Western European car sales figures to be released this week will show a smaller decline in March than previous months as government incentives take effect, analysis and forecasting group Global Insight said.

European automotive industry association ACEA is due to report March car sales figures on Thursday. Individual European countries have already released their data.

Western European sales will likely be down eight per cent at about 1.429million vehicles, Global Insight estimated.

March figures also benefited from three more working days this year as Easter fell later than in 2008, the group added.

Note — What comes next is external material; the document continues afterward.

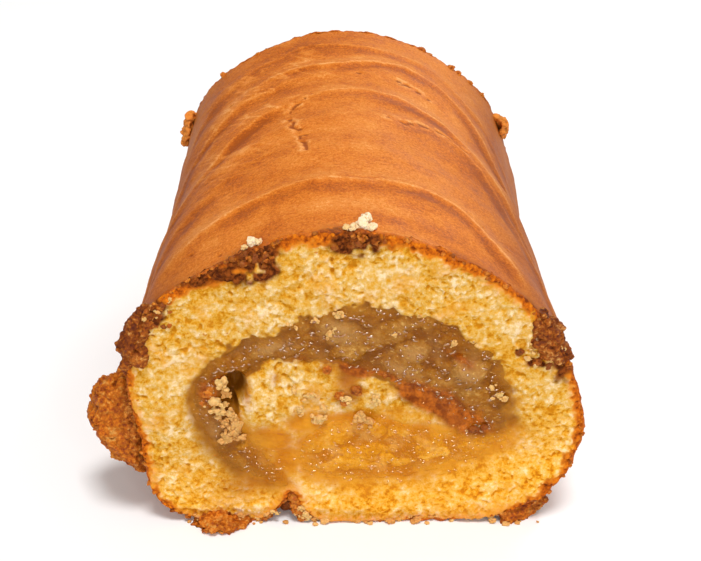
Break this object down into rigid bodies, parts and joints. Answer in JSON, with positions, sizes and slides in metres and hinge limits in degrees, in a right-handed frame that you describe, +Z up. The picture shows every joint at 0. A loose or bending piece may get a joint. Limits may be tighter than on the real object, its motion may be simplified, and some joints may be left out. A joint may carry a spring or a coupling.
{
  "type": "swiss roll cake",
  "caption": "Swiss roll cake: a browned sponge sheet rolled around a glossy apple filling, cut square at both ends, with crisp baked-on crust knobs at the rims.",
  "frame": {"origin": "centre of the flat base, half-way along the roll", "axes": "+Y along the roll from the front cut to the back cut, +Z up, +X to the right as seen from the front cut"},
  "size_m": [0.1221, 0.1424, 0.0846],
  "materials": {
    "sponge": "soft, open-pored and dry, browned on the outside",
    "apple_filling": "wet, lumpy and part see-through",
    "baked_crust": "dry, crisp and grainy"
  },
  "bodies": {
    "root": {"sponge": "sponge", "filling": "apple_filling", "crust_left": "baked_crust", "crust_upper_left": "baked_crust", "crust_right": "baked_crust", "crust_back_left": "baked_crust", "crust_back_right": "baked_crust", "crust_foot_left": "baked_crust", "crust_foot_right": "baked_crust"}
  },
  "joints": []
}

German car sales leapt by 40 per cent in March on scrapping incentives, in which the government allocates subsidies to motorists who trade in their old cars for new, less polluting models.

French car sales rose by 8.1 per cent in March.

Global Insight said Italian passenger car sales stabilised last month and the real benefit of Italy’s own scrapping scheme would be seen in April and May.

Scrapping incentives have caused some controversy.

Environmental group Greenpeace said that the schemes did not address underlying problems in the auto sector and were a waste of taxpayers’ money.

Global Insight said there was no doubt that scrapping programmes were providing relief to the beleaguered western European market.

However, it added: “They are also likely to result in a pull-forward effect which will affect sales later in the year.”

It said further job losses and continuing low consumer confidence levels would hurt the market in the second half.